What you are asked to do: From the listing below, select every line where the word "each" appears.

Recorded data:
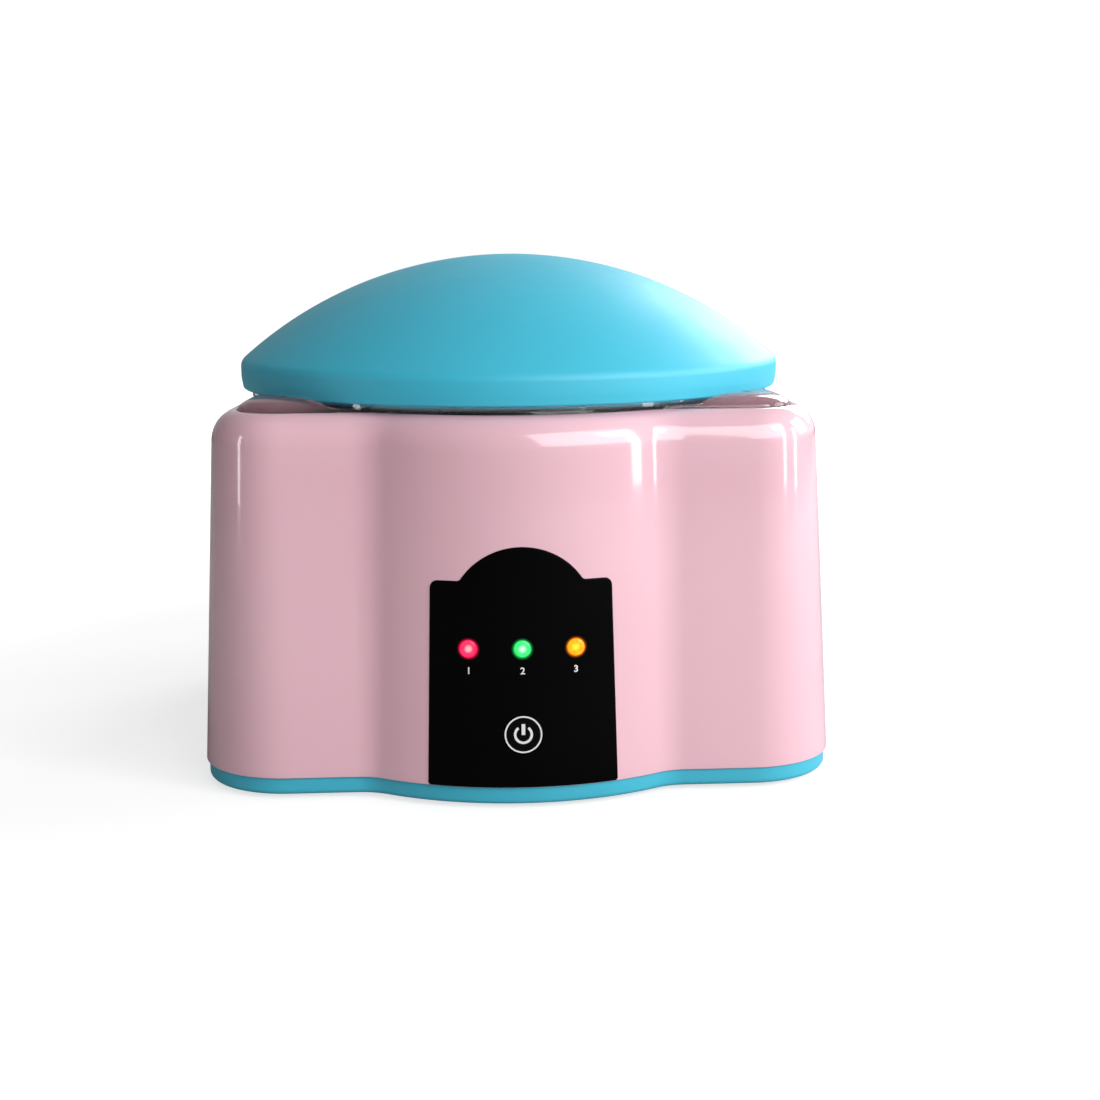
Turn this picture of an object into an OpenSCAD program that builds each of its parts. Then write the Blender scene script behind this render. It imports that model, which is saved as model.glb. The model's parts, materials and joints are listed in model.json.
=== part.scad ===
// Gel polish remover machine: a heated steam bowl in a lobed housing, under a clear
// cover with a ten-finger tray, closed by a domed lid that lifts off.
// Origin in the middle of the footprint, on the table. The front faces -Y. Millimetres.

/* [Housing outline] */
// Half width of the housing at the seam with the base
body_half_w = 100; // [94:0.5:106]
// How much less deep than wide the side lobes are, from the centre
lobe_back = 11; // [8:0.5:14]
// Corner radius of the side lobes, seen from above
lobe_r = 28; // [22:1:34]
// How far the middle bulge stands out in front of the side lobes
bulge_out = 14; // [11:0.5:17]
// Radius of the middle bulge, seen from above
bulge_r = 82; // [76:1:90]
// Radius that blends the bulge into the lobes
bulge_blend_r = 16; // [10:1:20]
// Depth of the shallow waist in each side
waist_in = 3.5; // [1:0.5:5]
// Lean of the walls from upright, in degrees
wall_draft = 3.2; // [2:0.1:4]
// Level of the housing's flat top
body_top_z = 117.5; // [114:0.5:122]
// Height of the rounding of the top edge
edge_h = 10; // [7:0.5:12]
// Width of the rounding of the top edge
edge_w = 8; // [5:0.5:9]
// Wall thickness of the housing
wall = 2.4; // [2:0.1:3]
// Thickness of the housing's top under the cover
top_wall = 4; // [3.6:0.1:4.6]
// Fall of the deck's underside, from the wall to the middle
ceiling_fall = 5; // [4:0.5:6]

/* [Base] */
// Level of the underside of the base
base_z = 1.4; // [1.2:0.1:3]
// Level of the seam between base and housing
seam_z = 6.9; // [5.5:0.1:7.2]
// How far the base stands back from the housing
base_step = 0.9; // [0.5:0.1:2]
// Thickness of the base's floor
base_floor = 2.5; // [2:0.1:3]
// Radius of the base's lower edge
base_edge_r = 1.6; // [1:0.1:3]
// Thickness of the lip that locates the housing
lip_t = 1.6; // [1.2:0.1:2]
// Height of the lip above the seam
lip_h = 3; // [2:0.5:5]
// Gap between the lip and the housing wall
lip_gap = 0.2; // [0.1:0.05:0.4]
// Radius of a rubber foot
foot_r = 9; // [7:0.5:10]
// Depth of the recess that holds a foot
foot_recess = 1; // [0.6:0.1:1.2]
// Gap round a foot in its recess
foot_gap = 0.15; // [0.1:0.05:0.4]
// Distance of the feet in from the housing's sides
foot_in_x = 50; // [46:1:56]
// Distance of the feet in from the front and back of the lobes
foot_in_y = 21; // [19:1:27]
// Number of cooling slots in the base
vent_count = 7; // [3:1:9]
// Width of a cooling slot
vent_w = 2.4; // [1.5:0.1:3]
// Length of a cooling slot
vent_len = 24; // [14:1:30]
// Spacing of the cooling slots
vent_pitch = 7; // [6:0.5:8]
// Distance of the cooling slots in from the front of the lobes
vent_in = 37; // [31:1:43]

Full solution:
Turn this picture of an object into an OpenSCAD program that builds each of its parts. Then write the Blender scene script behind this render. It imports that model, which is saved as model.glb. The model's parts, materials and joints are listed in model.json.
// Depth of the shallow waist in each side